In Diego y yo, Kahlo wears a now-iconic huipil, the tunic that is part of the traditional women’s dress of the Isthmus of Tehuantepec (Tehuanas). The artist worn this particular red huipil in many of her recognizable self-portraits of this period, as well as in a famous series of photographs taken by Nickolas Muray. The painting is also a double portrait since Kahlo included a small image of Rivera whom she depicted with a third eye to underline the importance of his presence in her consciousness.

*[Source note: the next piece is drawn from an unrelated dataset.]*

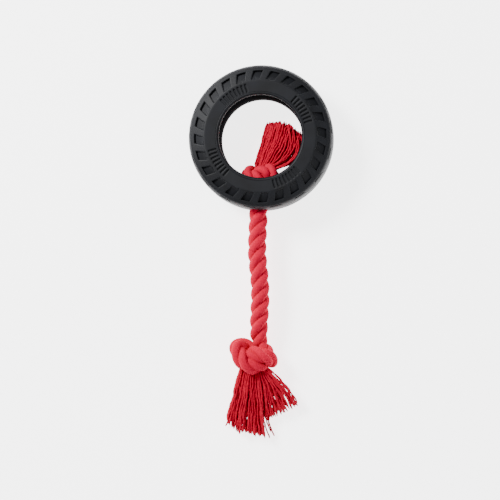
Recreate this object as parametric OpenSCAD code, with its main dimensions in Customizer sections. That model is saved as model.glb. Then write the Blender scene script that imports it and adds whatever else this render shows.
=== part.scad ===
// Dog tug toy: a hollow moulded tyre with a knotted three-strand rope through its tread.
// The toy lies flat. The tyre's axis is +Z, its back side wall is on z = 0, and the rope
// leaves it towards -Y. All sizes are in millimetres.

/* [Tyre] */
// Outer diameter over the tread
tyre_od = 90; // [75:1:110]
// Width over both side walls
tyre_w = 30; // [25:1:36]
// Diameter of the centre hole, between the lips
hole_d = 51.4; // [42:0.2:56]
// Thickness of each side wall
side_wall = 3.5; // [2.8:0.1:4.2]
// Thickness of the tread at its middle
tread_wall = 5; // [4:0.1:6]
// Radius between the flat middle of the tread and the shoulder
crown_r = 10; // [8:0.5:12]
// Radius of the rounded shoulder
shoulder_r = 2.6; // [2.2:0.1:3.1]
// Radius of the rounded lip round the centre hole
lip_r = 1.6; // [1.3:0.05:1.9]

/* [Shoulder pockets] */
// Number of pockets on each side
pocket_n = 24; // [18:1:28]
// Length of a pocket, measured outwards
pocket_len = 6.2; // [5:0.1:7.4]
// Width of a pocket
pocket_w = 5.6; // [4.4:0.1:6.4]
// Depth of a pocket at its outer end
pocket_depth = 1.8; // [1.4:0.1:2.2]
// Sideways lean of a pocket, in degrees
pocket_lean = 21.5; // [15:0.5:30]

/* [Side wall bars] */
// Number of slots in each group of bars
slot_n = 8; // [6:1:9]
// Angle from one slot to the next, in degrees
slot_pitch = 4.5; // [3.8:0.1:5.4]
// Length of a slot, measured outwards
slot_len = 5.4; // [4.6:0.1:6]
// Width of a slot
slot_w = 1.1; // [0.9:0.05:1.3]
// Depth of a slot
slot_depth = 0.8; // [0.6:0.05:1]

/* [Tread groove] */
// Width of the groove
groove_w = 1; // [0.8:0.05:1.2]
// Depth of the groove
groove_depth = 1.2; // [0.9:0.05:1.5]
// Distance of the groove below the side wall
groove_below = 5.6; // [5:0.1:6.4]

/* [Rope] */
// Diameter of the rope
rope_d = 12; // [10:0.2:14.4]
// Clearance all round the rope in its hole
rope_clear = 0.3; // [0.2:0.05:0.5]
// Distance from the tread to the point where the rope bends
bend_reach = 25; // [21:0.5:30]
// Clearance between pieces of the rope that turn on each other
bend_clear = 0.3; // [0.2:0.05:0.5]
// Gap between frayed bundles that lie side by side
fray_gap = 0.3; // [0.2:0.05:0.5]

/* [Knots] */
// Width of the inner knot, across the rope
inner_knot_w = 28; // [24:0.5:32]
// Length of the inner knot, along the rope
inner_knot_len = 25; // [21:0.5:27]
// Clearance of the inner knot from each side wall
inner_knot_clear = 0.8; // [0.5:0.1:1.2]
// Width of the outer knot, across the rope
outer_knot_w = 31; // [26:0.5:37]
// Length of the outer knot, along the rope
outer_knot_len = 24; // [20:0.5:29]
// Thickness of the outer knot, up from the ground
outer_knot_h = 23; // [20:0.5:27]

/* [Hidden] */
rubber = "#33363a";
cotton = "#df394b";
frayed = "#c31a2f";

mid_z = tyre_w / 2;
tread_r = tyre_od / 2;                 // outside of the tread
floor_r = tread_r - tread_wall;        // inside of the tread, where the inner knot bears
lip_in = hole_d / 2;                   // inner edge of the lips
rope_r = rope_d / 2;
bore_r = rope_r + rope_clear;          // hole for the rope, through the flat middle of the tread
bore_edge = 0.6;                       // flat left above and below that hole
crown_turn = 26;                       // angle that the crown turns through
crown_top = mid_z - 3.7;               // height of the crown's outer edge
crown = min(crown_r, (crown_top - bore_r - bore_edge) / sin(crown_turn));
crown_z = crown_top - crown * sin(crown_turn);
crown_x = tread_r - crown;
channel_r = min(4, mid_z - side_wall - bore_r - bore_edge);  // rounding inside the hollow
shoulder_x = crown_x + (crown - shoulder_r) * cos(crown_turn);
shoulder_z = crown_top - shoulder_r * sin(crown_turn);
flat_r = shoulder_x - 7;               // outer edge of the flat side wall
shoulder_fall = atan((mid_z - shoulder_z - shoulder_r * sin(78)) /
                     (shoulder_x + shoulder_r * cos(78) - flat_r));
lip_groove = 0.5;                      // groove between the lip and the side wall
pocket_phase = 5.4;                    // angle of the first pocket
bar_phase = 32.3;                      // angle of the first group of bars
over = 1;                              // how far a cut runs past a surface

bend_y = -tread_r - bend_reach;
knot_y = -floor_r + 0.5;               // outer end of the inner knot
knot_base = rope_r;                    // radius of a knot's flat ends

// The rope from its bend to the outer knot, each point from the bend's centre
route = [[0, 0, 0], [0.5, -5, 0], [1.2, -10, -0.1], [2, -15, -0.3], [2.6, -20, -0.6],
         [3, -25, -1], [3.2, -30, -1.4], [3.2, -35, -1.8], [3.1, -40, -2.2],
         [3, -45, -2.6], [3, -50, -2.8], [3, -54, -2.8]];
run_end = [0, bend_y, mid_z] + route[len(route) - 1];
outer_y = run_end.y - outer_knot_len;  // outer end of the outer knot
outer_x = -0.5;                        // middle of the outer knot
outer_z = outer_knot_h / 2 + 0.2;
inner_end_x = 2.5;                     // middle of the inner knot's frayed end
bundle_w = 5;                          // width of each frayed bundle at its knot
bundle_root = 0.15;                    // thickness of a bundle's flat root

function arc(x, y, r, a0, a1, n) =
    [for (i = [0:n]) let (a = a0 + (a1 - a0) * i / n) [x + r * cos(a), y + r * sin(a)]];

// One half of the tyre's section, from the flat tread round to the floor of the hollow
half_section = concat(
    arc(crown_x, crown_z, crown, 0, crown_turn, 3),
    arc(shoulder_x, shoulder_z, shoulder_r, crown_turn + 13, 78, 3),
    [[flat_r, mid_z], [lip_in + lip_r + 0.5, mid_z],
     [lip_in + lip_r + 0.15, mid_z - lip_groove]],
    arc(lip_in + lip_r, mid_z - 0.1 - lip_r, lip_r, 90, 250, 8),
    [[lip_in + lip_r + 0.6, mid_z - side_wall]],
    arc(floor_r - channel_r, mid_z - side_wall - channel_r, channel_r, 90, 0, 6)
);
mirrored = [for (i = [len(half_section) - 1:-1:0]) [half_section[i].x, -half_section[i].y]];

module on_both_sides() {
    for (m = [0, 1]) mirror([0, 0, m]) children();
}

module pocket() {
    // a leaning four-sided cut whose floor falls from the inner end to the outer end
    shift = pocket_len * tan(pocket_lean) / 2;
    translate([flat_r + 0.3, 0, mid_z - 0.1])
        rotate([0, shoulder_fall + atan(pocket_depth / pocket_len), 0])
            linear_extrude(pocket_depth * 2)
                polygon([[0, shift - pocket_w / 2], [pocket_len, -shift - pocket_w / 2],
                         [pocket_len, -shift + pocket_w / 2], [0, shift + pocket_w / 2]]);
}

module bar_group() {
    for (i = [0:slot_n - 1])
        rotate((i - (slot_n - 1) / 2) * slot_pitch)
            translate([lip_in + lip_r + 0.9, -slot_w / 2, mid_z - slot_depth])
                cube([slot_len, slot_w, slot_depth + over]);
}

module tread_groove() {
    // one groove round each side of the tread
    height = mid_z - groove_below;
    surface = crown_x + sqrt(pow(crown, 2) - pow(max(height - crown_z, 0), 2));
    rotate_extrude($fn = 180)
        translate([surface - groove_depth, height - groove_w / 2])
            square([groove_depth + over, groove_w]);
}

module tyre() {
    color(rubber) translate([0, 0, mid_z]) difference() {
        rotate_extrude($fn = 180) polygon(concat(half_section, mirrored));
        rotate([90, 0, 0]) cylinder(h = tread_r + over, r = bore_r, $fn = 48);
        on_both_sides() {
            for (i = [0:pocket_n - 1]) rotate(pocket_phase + i * 360 / pocket_n) pocket();
            for (i = [0:3]) rotate(bar_phase + i * 90) bar_group();
            tread_groove();
        }
    }
}

module rope_shank() {
    // the stretch from the inner knot, through the tread, to the bend
    color(cotton) translate([0, knot_y, mid_z])
        rotate([90, 0, 0])
            cylinder(h = knot_y - bend_y - rope_r - bend_clear, r = rope_r, $fn = 48);
}

module rope_bend() {
    // the round middle of the bend, which lifts on the shank
    color(cotton) translate([0, bend_y, mid_z]) sphere(r = rope_r, $fn = 48);
}

// A ring of points round a route point, square to the rope there
function ring(points, i, r, n) =
    let (a = points[max(i - 1, 0)], b = points[min(i + 1, len(points) - 1)],
         along = (b - a) / norm(b - a), side = cross([0, 0, 1], along),
         across = side / norm(side), up = cross(along, across))
    [for (k = [0:n - 1]) points[i] + r * (cos(360 * k / n) * across + sin(360 * k / n) * up)];

module tube(points, r, n) {
    rings = [for (i = [0:len(points) - 1]) ring(points, i, r, n)];
    sides = [for (i = [0:len(points) - 2], k = [0:n - 1])
        let (a = i * n + k, b = i * n + (k + 1) % n) [a, a + n, b + n, b]];
    ends = [[for (k = [0:n - 1]) k], [for (k = [n - 1:-1:0]) (len(points) - 1) * n + k]];
    polyhedron([for (r = rings) each r], concat(sides, ends));
}

module rope_run() {
    first = [0.6, -rope_r - bend_clear, 0];
    points = concat([first], [for (p = route) if (p.y < first.y - 2) p]);
    color(cotton) translate([0, bend_y, mid_z]) tube(points, rope_r, 12);
}

module end_disc(x, y, z, r) {
    translate([x, y, z]) rotate([90, 0, 0]) cylinder(h = 0.4, r = r, center = true, $fn = 32);
}

module ball(x, y, z, r) {
    translate([x, y, z]) sphere(r = r, $fn = 32);
}

module inner_knot() {
    half = mid_z - side_wall - inner_knot_clear;
    color(cotton) hull() {
        end_disc(0, knot_y + 0.2, mid_z, knot_base);
        end_disc(inner_end_x, knot_y + inner_knot_len - 0.2, mid_z, knot_base + 1);
        for (s = [-1, 1]) ball(1.5 + s * (inner_knot_w / 2 - 7), knot_y + 12, mid_z, 7);
        ball(1, knot_y + 12, mid_z + half - 8, 8);
        ball(1, knot_y + 12, mid_z - half + 8, 8);
    }
}

module outer_knot() {
    color(cotton) hull() {
        end_disc(run_end.x, run_end.y - 0.2, run_end.z, knot_base);
        end_disc(outer_x, outer_y + 0.2, outer_z, knot_base + 1);
        for (s = [-1, 1])
            ball(outer_x + s * (outer_knot_w / 2 - 8), outer_y + outer_knot_len / 2, outer_z, 8);
        ball(outer_x, outer_y + outer_knot_len / 2, outer_z + outer_knot_h / 2 - 8, 8);
        ball(outer_x, outer_y + outer_knot_len / 2, outer_z - outer_knot_h / 2 + 8, 8);
    }
}

// A bundle of frayed yarn: a flat slab at the knot that spreads to two rounded corners
module bundle(root, root_w, root_h, tips, tip_r) {
    color(frayed) hull() {
        translate(root) cube([root_w - fray_gap, bundle_root, root_h], center = true);
        for (t = tips) ball(t.x, t.y, t.z, tip_r);
    }
}

// The inner bundles lean to +X, and the outer ones fan out over the ground. Each root is a
// place across the knot's end, and each tip is measured from the middle of that end.
module inner_bundle(across, tips) {
    end = [inner_end_x, knot_y + inner_knot_len, mid_z];
    bundle(end + [across, bundle_root / 2 + fray_gap, 0], bundle_w, 10, [for (t = tips) end + t], 3.3);
}

module outer_bundle(across, tips) {
    end = [outer_x, outer_y, outer_z];
    bundle(end + [across, -bundle_root / 2 - fray_gap, 0], bundle_w, 11,
           [for (t = tips) [end.x + t.x, end.y + t.y, t.z]], 3.8);
}

module inner_fray_left() { inner_bundle(-bundle_w, [[3, 21, 0], [4.7, 21, 0]]); }
module inner_fray_middle() { inner_bundle(0, [[12.3, 18.5, 0], [13.1, 17.8, 0]]); }
module inner_fray_right() { inner_bundle(bundle_w, [[20.8, 12.6, 0], [22.3, 9.8, 0]]); }
module outer_fray_left() { outer_bundle(-bundle_w, [[-11, -28, 5], [-5, -33, 5]]); }
module outer_fray_middle() { outer_bundle(0, [[4, -36, 5], [9, -36, 5]]); }
module outer_fray_right() { outer_bundle(bundle_w, [[16, -27, 5], [26, -19, 5]]); }

tyre();
rope_shank();
inner_knot();
inner_fray_left();
inner_fray_middle();
inner_fray_right();
rope_bend();
rope_run();
outer_knot();
outer_fray_left();
outer_fray_middle();
outer_fray_right();
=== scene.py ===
import math
import random

import bmesh
import bpy
import numpy as np
from mathutils import Matrix, Vector


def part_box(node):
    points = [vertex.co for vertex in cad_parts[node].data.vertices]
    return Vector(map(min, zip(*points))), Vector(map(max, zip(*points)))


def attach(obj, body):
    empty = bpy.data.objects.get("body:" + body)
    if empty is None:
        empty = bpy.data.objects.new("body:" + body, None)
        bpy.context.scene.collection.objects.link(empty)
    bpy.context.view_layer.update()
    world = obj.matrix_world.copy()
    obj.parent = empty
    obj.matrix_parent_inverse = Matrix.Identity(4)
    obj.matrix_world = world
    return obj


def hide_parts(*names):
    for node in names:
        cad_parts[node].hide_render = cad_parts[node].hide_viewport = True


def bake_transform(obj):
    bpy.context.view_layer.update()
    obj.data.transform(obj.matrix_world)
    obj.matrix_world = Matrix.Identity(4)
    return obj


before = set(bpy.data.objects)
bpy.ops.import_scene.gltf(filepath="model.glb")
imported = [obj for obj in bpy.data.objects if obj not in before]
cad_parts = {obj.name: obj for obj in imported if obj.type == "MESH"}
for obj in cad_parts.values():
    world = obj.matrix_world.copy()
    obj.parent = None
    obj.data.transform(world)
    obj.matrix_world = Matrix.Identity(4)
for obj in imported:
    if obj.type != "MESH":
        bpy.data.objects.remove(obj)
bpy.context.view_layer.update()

print("frame loaded:", ", ".join(sorted(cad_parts)))

mm = 0.001  # one millimetre in Blender's metres


def hexToLinear(code):  # sRGB hex such as "#c02030" to the linear colour that a shader takes
    parts = [int(code[i:i + 2], 16) / 255 for i in (1, 3, 5)]
    return [c / 12.92 if c <= 0.04045 else ((c + 0.055) / 1.055) ** 2.4 for c in parts] + [1]


def noiseScale(size):  # the scale that makes a noise vary over this many mm on Object coordinates
    return 1 / (size * mm)


def addNode(tree, kind, values=None, links=None, **settings):
    # one node with its settings, its socket values and what feeds it
    node = tree.nodes.new(kind)
    for name, value in settings.items():
        setattr(node, name, value)
    for socket, value in (values or {}).items():
        node.inputs[socket].default_value = value
    for socket, source in (links or {}).items():
        tree.links.new(source, node.inputs[socket])
    return node


def newMaterial(name, values):  # a Principled surface; returns the material, its tree and its shader
    made = bpy.data.materials.new(name)
    made.use_nodes = True
    tree = made.node_tree
    shader = tree.nodes["Principled BSDF"]
    for socket, value in values.items():
        shader.inputs[socket].default_value = value
    return made, tree, shader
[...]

This work was also made as a reaction to Rivera’s relationship with María Félix, the Mexican diva and Kahlo’s friend, whom the famed muralist also painted the same year. Their liaison was the talk of the town – Kahlo joked about it publicly, however, she felt broken inside. Therefore, Diego y yo shows the artist’s torment and vulnerability accentuated with the loose hair that seems to strangle her.


Frida Kahlo's Diego y yo at Sotheby's diego and i
Frida Kahlo’s Diego y yo at Sotheby’s. Courtesy Sotheby’s.

Frida Kahlo’s Diego and I On Auction

Sotheby’s Chairman and Worldwide Head of Sales for Global Fine Art, Brooke Lampley, underlined that the “emotionally bare and complex portrait Diego y yo is a defining work by one of the few artists whose influence transcends the world of fine art to pop culture and beyond.” In the light of the forthcoming auction, she added:

To offer this portrait in our Modern Evening Sale in November heralds the recent expansion of the Modern category to include greater representation of underrepresented artists, notably women artists, and rethink how they have historically been valued at auction.

This masterpiece evokes more than just the artist’s personal story and tackles existential questions regarding life, death, pain, and love. Therefore, it can be said that Frida Kahlo’s Diego and I speaks the universal language which can be widely understood regardless of almost ghoulish or surreal imagery.

Diego y yo was displayed from October 7th until October 11th in Sotheby’s Hong Kong franchise and from October 22nd until October 25th in a London franchise before landing in their New York venue for the November auction in 2021.